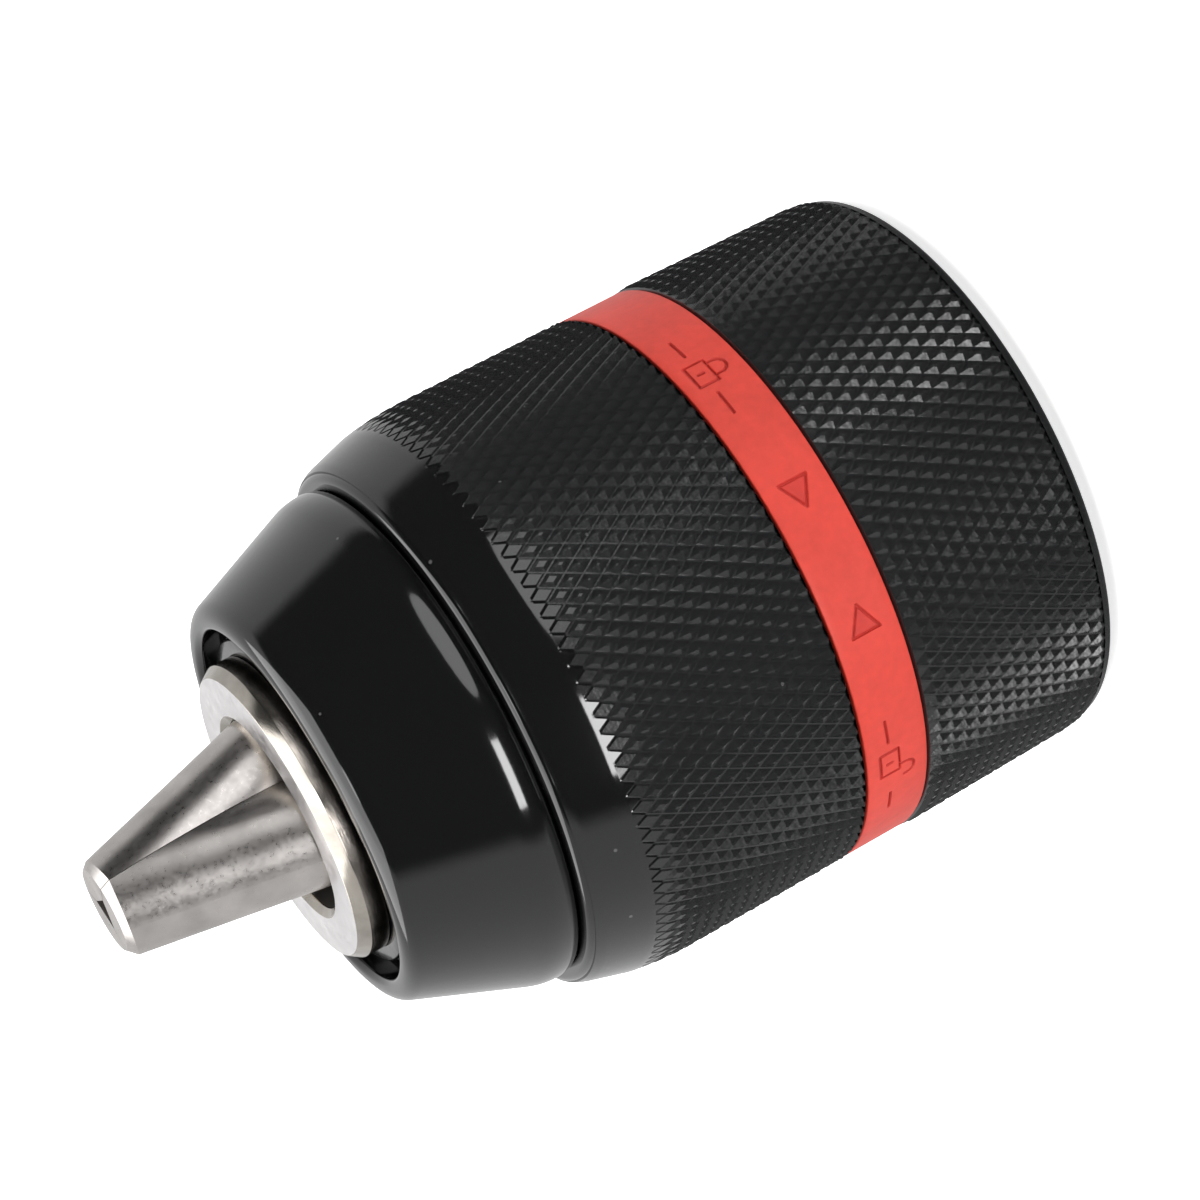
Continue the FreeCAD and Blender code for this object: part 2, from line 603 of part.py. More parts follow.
# Thrust bearing: two hardened races and a caged row of balls between flange and nut.
front_race = turned("front_race", ring_corners(
    "race_bore", "race_rad", "front_race_z", "nut_rear_z"))
rear_race = turned("rear_race", ring_corners(
    "race_bore", "race_rad", "flange_z", "rear_race_z"))
ball_z = (sheet.get("front_race_z") + sheet.get("rear_race_z")) / 2
ball_words = "(sizes.front_race_z + sizes.rear_race_z) / 2"
cage = new_body("ball_cage")
cage_section = new_sketch(cage, "cage_section", "XZ_Plane")
cage_low = (ball_z - sheet.get("cage_half"), ball_words + " - sizes.cage_half")
cage_high = (ball_z + sheet.get("cage_half"), ball_words + " + sizes.cage_half")
draw(cage_section, [
    (total("cage_bore"), cage_low), (total("cage_rad"), cage_low),
    (total("cage_rad"), cage_high), (total("cage_bore"), cage_high)])
revolve(cage, "Revolution", cage_section)
doc.recompute()
pocket_plan = new_sketch(cage, "cage_pocket", "XY_Plane")
pocket_plan.addGeometry(Part.Circle(
    FreeCAD.Vector(sheet.get("ball_track_rad"), 0, 0), FreeCAD.Vector(0, 0, 1),
    sheet.get("cage_hole_rad")), False)
pocket_plan.addConstraint(Sketcher.Constraint("PointOnObject", 0, 3, -1))
index = pocket_plan.addConstraint(Sketcher.Constraint(
    "DistanceX", -1, 1, 0, 3, sheet.get("ball_track_rad")))
pocket_plan.setExpression("Constraints[%d]" % index, "sizes.ball_track_rad")
index = pocket_plan.addConstraint(Sketcher.Constraint("Radius", 0, sheet.get("cage_hole_rad")))
pocket_plan.setExpression("Constraints[%d]" % index, "sizes.cage_hole_rad")
repeat(cage, cut_through(cage, pocket_plan, 300), int(sheet.get("ball_count")))

balls = []
for number in range(int(sheet.get("ball_count"))):
    ball = doc.addObject("Part::Sphere", "ball_%02d" % (number + 1))
    ball.setExpression("Radius", "sizes.ball_rad")
    turn = "(%d * 360deg / sizes.ball_count)" % number
    ball.setExpression("Placement.Base.x", "sizes.ball_track_rad * cos(%s)" % turn)
    ball.setExpression("Placement.Base.y", "sizes.ball_track_rad * sin(%s)" % turn)
    ball.setExpression("Placement.Base.z", ball_words)
    balls.append(ball)
bearing_balls = doc.addObject("Part::Compound", "bearing_balls")
bearing_balls.Label = "bearing_balls"
bearing_balls.Links = balls

# Ratchet ring: pressed on the flange. Each tooth has a steep face against opening and a slope
# that the pawl slides over when the chuck is tightened.
ratchet = turned("ratchet_ring", ring_corners(
    "ratchet_seat_rad", "ratchet_tip_rad", "ratchet_rear_z", "ratchet_front_z"))
gap = new_sketch(ratchet, "ratchet_gap", "XY_Plane")
draw(gap, [
    (total("ratchet_root_rad"), total("0")),
    (total("ratchet_over_rad"), total("0")),
    polar("ratchet_over_rad", "ratchet_back"),
    polar("ratchet_tip_rad", "ratchet_back"),
    polar("ratchet_root_rad", "ratchet_floor"),
])
repeat(ratchet, cut_through(ratchet, gap, 300), int(sheet.get("ratchet_count")))

# Lock pawl: a leaf that swings on its root in the nut sleeve's window. A bump outside rides the
# cam in the front shell, and its tooth drops between two ratchet teeth when locked.
leaf = ring_corners("lock_inner_rad", "lock_outer_rad", "lock_rear_z", "lock_front_z")
bump = ring_corners("lock_outer_rad - ring_gap", "bump_rad", "lock_rear_z", "lock_front_z")
pawl = new_body("lock_pawl")
sector_sketch = new_sketch(pawl, "pawl_leaf", "XZ_Plane", (), (0, 1, 0), "pawl_start")
draw(sector_sketch, leaf)
revolve(pawl, "Revolution", sector_sketch, "pawl_sweep")
eye = new_sketch(pawl, "pawl_eye", "XZ_Plane",
                 ("(sizes.lock_inner_rad + sizes.lock_outer_rad) / 2", None, None))
draw(eye, ring_corners("0", "pawl_eye_rad", "lock_rear_z", "lock_front_z"))
revolve(pawl, "Revolution", eye)
doc.recompute()
sector(pawl, "pawl_tooth", "Revolution",
       ring_corners("pawl_tip_rad", "lock_inner_rad + ring_gap", "lock_rear_z", "lock_front_z"),
       "pawl_tip_start", "pawl_tip_sweep")
sector(pawl, "pawl_bump", "Revolution", bump, "bump_start", "bump_sweep")
stand(pawl, sheet.get("pawl_at"))

# Detent spring: the leaf opposite, whose bump clicks at both ends of its groove.
detent = new_body("detent_spring")
sector_sketch = new_sketch(detent, "detent_leaf", "XZ_Plane", (), (0, 1, 0), "pawl_start")
draw(sector_sketch, leaf)
revolve(detent, "Revolution", sector_sketch, "pawl_sweep")
doc.recompute()
sector(detent, "detent_bump", "Revolution", bump, "bump_start", "bump_sweep")
stand(detent, sheet.get("detent_at"))

# Front shell: knurled steel with a smooth shoulder. Its skirt runs back under the band into the
# rear shell. Inside are the cam over the pawl, the detent's groove and the dogs' three slots.
front_shell = turned("front_shell", corners_of([
    ("shell_bore", "skirt_z"),
    ("skirt_rad", "skirt_z"),
    ("skirt_rad", "shell_rear_z"),
    ("shell_rad", "shell_rear_z"),
    ("knurl_end_rad", "knurl_end_z"),
    ("shoulder_rad", "shoulder_z"),
    ("brow_rad", "brow_z"),
    ("lip_rad", "lip_z"),
    ("lip_bore", "lip_z"),
    ("lip_bore", "lip_inner_z"),
    ("shell_bore", "lip_inner_z"),
]))
slot = sector(
    front_shell, "dog_slot", "Groove",
    ring_corners("sleeve_rad", "slot_rad", "slot_rear_z", "slot_front_z"),
    "slot_start", "slot_sweep")
repeat(front_shell, slot, 3)
sector(
    front_shell, "pawl_cam", "Groove",
    ring_corners("sleeve_bore", "cam_rad", "window_rear_z", "window_front_z"),
    "cam_start", "cam_sweep", ("sizes.cam_shift_x", None, "-sizes.cam_shift_y"))
sector(
    front_shell, "detent_track", "Groove",
    ring_corners("sleeve_bore", "track_rad", "window_rear_z", "window_front_z"),
    "track_start", "cam_sweep")
stand(front_shell, sheet.get("pawl_at"))

# Rear shell: the rear knurled part, pressed on the skirt.
rear_shell = turned("rear_shell", corners_of([
    ("rear_lip_rad", "rear_z"),
    ("rear_edge_rad", "rear_z"),
    ("rear_rear_rad", "rear_edge_z"),
    ("rear_front_rad", "rear_front_z"),
    ("skirt_rad", "rear_front_z"),
    ("skirt_rad", "skirt_z"),
    ("rear_bore", "skirt_z"),
    ("rear_bore", "rear_lip_z"),
    ("rear_lip_rad", "rear_lip_z"),
]))

# Indicator band: red ring on the skirt between the two shells.
band = turned("indicator_band", ring_corners(
    "skirt_rad", "band_rad", "band_rear_z", "band_front_z"))

# Nose cone: pressed into the nut sleeve by its shank; its land turns on the front bush.
nose_cone = turned("nose_cone", corners_of([
    ("cone_wall_rad", "shank_z"),
    ("shank_rad", "shank_z"),
    ("shank_rad", "cone_seam_z"),
    ("cone_seam_rad", "cone_seam_z"),
    ("cone_base_rad", "cone_base_z"),
    ("cone_front_rad", "cone_front_z"),
    ("cone_tip_rad", "cone_tip_z"),
    ("cone_bore", "cone_lip_z"),
    ("cone_bore", "cone_land_z"),
    ("cone_wall_rad", "cone_inner_z"),
]))

# Front bush, retaining ring and rear cover, all fixed on the body.
front_bush = turned("front_bush", ring_corners(
    "bush_bore", "bush_rad", "bush_rear_z", "bush_front_z"))
retaining_ring = new_body("retaining_ring")
ring_sketch = new_sketch(retaining_ring, "ring_section", "XZ_Plane", (), (0, 1, 0), "ring_start")
draw(ring_sketch, ring_corners(
    "ring_bore", "ring_rad", "ring_rear_z + ring_gap", "ring_front_z - ring_gap"))
revolve(retaining_ring, "Revolution", ring_sketch, "ring_sweep")
rear_cover = turned("rear_cover", ring_corners(
    "cover_bore", "cover_rad", "cover_rear_z", "cover_front_z"))

doc.recompute()

OTHER_PIECES = ("bearing_balls", "nut_half_a", "nut_half_b")
PIECES = [item for item in doc.Objects if item.Label in OTHER_PIECES
          or (item.TypeId == "PartDesign::Body" and item is not blank)]
for item in doc.Objects:
    if "Invalid" in item.State or "Error" in item.State:
        raise RuntimeError("%s is %s" % (item.Label, item.State))
for piece in PIECES:
    if piece.Shape.isNull() or not piece.Shape.isValid():
        raise RuntimeError(piece.Label + " has no valid shape")
os.makedirs("parts", exist_ok=True)
for piece in PIECES:
    piece.Shape.exportStep("parts/%s.step" % piece.Label)
    print(piece.Label, round(piece.Shape.Volume, 2), len(piece.Shape.Solids))
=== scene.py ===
import bpy, bmesh, math, random
from mathutils import Matrix, Vector


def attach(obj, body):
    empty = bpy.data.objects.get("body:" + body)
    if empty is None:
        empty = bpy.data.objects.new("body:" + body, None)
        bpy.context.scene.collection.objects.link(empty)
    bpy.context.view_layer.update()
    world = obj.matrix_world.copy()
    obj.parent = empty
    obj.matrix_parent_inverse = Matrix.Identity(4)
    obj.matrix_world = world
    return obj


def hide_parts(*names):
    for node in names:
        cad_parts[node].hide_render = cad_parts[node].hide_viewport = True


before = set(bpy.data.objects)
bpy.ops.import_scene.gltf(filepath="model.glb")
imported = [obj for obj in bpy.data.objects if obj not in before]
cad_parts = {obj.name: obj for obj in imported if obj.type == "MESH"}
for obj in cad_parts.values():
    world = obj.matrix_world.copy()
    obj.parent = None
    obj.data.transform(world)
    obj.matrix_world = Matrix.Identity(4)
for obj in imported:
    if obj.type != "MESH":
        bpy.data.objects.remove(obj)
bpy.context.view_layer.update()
scene = bpy.context.scene

# Studio: a pale floor under the chuck, a white room behind it and darkness behind the camera,
# so that the black paint stays black in the middle and turns grey towards its edges.
NEAR = math.radians(-86)
near = Vector((math.cos(NEAR), math.sin(NEAR), 0))
across = Vector((-math.sin(NEAR), math.cos(NEAR), 0))
upright = Vector((0, 0, 1))


def piece_from(name, points, faces):
    """New piece from its points and faces."""
    mesh = bpy.data.meshes.new(name)
    mesh.from_pydata(points, [], faces)
    piece = bpy.data.objects.new(name, mesh)
    scene.collection.objects.link(piece)
    return piece


FLOOR_HALF = 3.0
floor_corners = [(a * FLOOR_HALF, b * FLOOR_HALF, 0) for a, b in ((-1, -1), (1, -1), (1, 1), (-1, 1))]
floor = piece_from("floor", floor_corners, [(0, 1, 2, 3)])
floor_paint = bpy.data.materials.new("pale_floor")
floor_paint.use_nodes = True
shader = floor_paint.node_tree.nodes["Principled BSDF"]
shader.inputs["Base Color"].default_value = (0.93, 0.93, 0.93, 1)
shader.inputs["Roughness"].default_value = 0.9
shader.inputs["Specular IOR Level"].default_value = 0.1
shader.inputs["Emission Color"].default_value = (1, 1, 1, 1)
shader.inputs["Emission Strength"].default_value = 0.72
floor.data.materials.append(floor_paint)
floor.visible_glossy = False

scene.view_settings.view_transform = "Standard"
room = bpy.data.worlds.new("room")
scene.world = room
room.use_nodes = True
tree = room.node_tree
tree.nodes.clear()
world_out = tree.nodes.new("ShaderNodeOutputWorld")
glow = tree.nodes.new("ShaderNodeBackground")
where = tree.nodes.new("ShaderNodeTexCoord")
DARK, LIGHT, BELOW = 0.05, 0.9, 0.25
LIT_WALLS = (190, -151)
WALL_FADE = (-0.10, 0.08)
DIM_BELOW = (-0.62, -0.30)
sides = []
for border in LIT_WALLS:
    angle = math.radians(border)
    facing = tree.nodes.new("ShaderNodeVectorMath")
    facing.operation = "DOT_PRODUCT"
    facing.inputs[1].default_value = near * math.cos(angle) + across * math.sin(angle)
    soft = tree.nodes.new("ShaderNodeMapRange")
    soft.interpolation_type = "SMOOTHSTEP"
    soft.inputs["From Min"].default_value = WALL_FADE[0]
    soft.inputs["From Max"].default_value = WALL_FADE[1]
    tree.links.new(where.outputs["Generated"], facing.inputs[0])
    tree.links.new(facing.outputs["Value"], soft.inputs["Value"])
    sides.append(soft)
walls = tree.nodes.new("ShaderNodeMath")
walls.operation = "MAXIMUM"
level = tree.nodes.new("ShaderNodeMapRange")
level.inputs["To Min"].default_value = DARK
level.inputs["To Max"].default_value = LIGHT
tree.links.new(sides[0].outputs[0], walls.inputs[0])
tree.links.new(sides[1].outputs[0], walls.inputs[1])
tree.links.new(walls.outputs[0], level.inputs["Value"])
height = tree.nodes.new("ShaderNodeSeparateXYZ")
under = tree.nodes.new("ShaderNodeMapRange")
under.interpolation_type = "SMOOTHSTEP"
under.inputs["From Min"].default_value = DIM_BELOW[0]
under.inputs["From Max"].default_value = DIM_BELOW[1]
under.inputs["To Min"].default_value = BELOW
dimmed = tree.nodes.new("ShaderNodeMath")
dimmed.operation = "MULTIPLY"
tree.links.new(where.outputs["Generated"], height.inputs[0])
tree.links.new(height.outputs["Z"], under.inputs["Value"])
tree.links.new(level.outputs[0], dimmed.inputs[0])
tree.links.new(under.outputs[0], dimmed.inputs[1])
tree.links.new(dimmed.outputs[0], glow.inputs["Strength"])
tree.links.new(glow.outputs[0], world_out.inputs["Surface"])
AIM = Vector((0, 0, 0.03))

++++

- Challenge -
Retype only what lies between the line bearing "PIECES = [item" and the line bearing "for node in", keeping both of those lines.

- Problem solution -
PIECES = [item for item in doc.Objects if item.Label in OTHER_PIECES
          or (item.TypeId == "PartDesign::Body" and item is not blank)]
for item in doc.Objects:
    if "Invalid" in item.State or "Error" in item.State:
        raise RuntimeError("%s is %s" % (item.Label, item.State))
for piece in PIECES:
    if piece.Shape.isNull() or not piece.Shape.isValid():
        raise RuntimeError(piece.Label + " has no valid shape")
os.makedirs("parts", exist_ok=True)
for piece in PIECES:
    piece.Shape.exportStep("parts/%s.step" % piece.Label)
    print(piece.Label, round(piece.Shape.Volume, 2), len(piece.Shape.Solids))
=== scene.py ===
import bpy, bmesh, math, random
from mathutils import Matrix, Vector


def attach(obj, body):
    empty = bpy.data.objects.get("body:" + body)
    if empty is None:
        empty = bpy.data.objects.new("body:" + body, None)
        bpy.context.scene.collection.objects.link(empty)
    bpy.context.view_layer.update()
    world = obj.matrix_world.copy()
    obj.parent = empty
    obj.matrix_parent_inverse = Matrix.Identity(4)
    obj.matrix_world = world
    return obj


def hide_parts(*names):
    for node in names:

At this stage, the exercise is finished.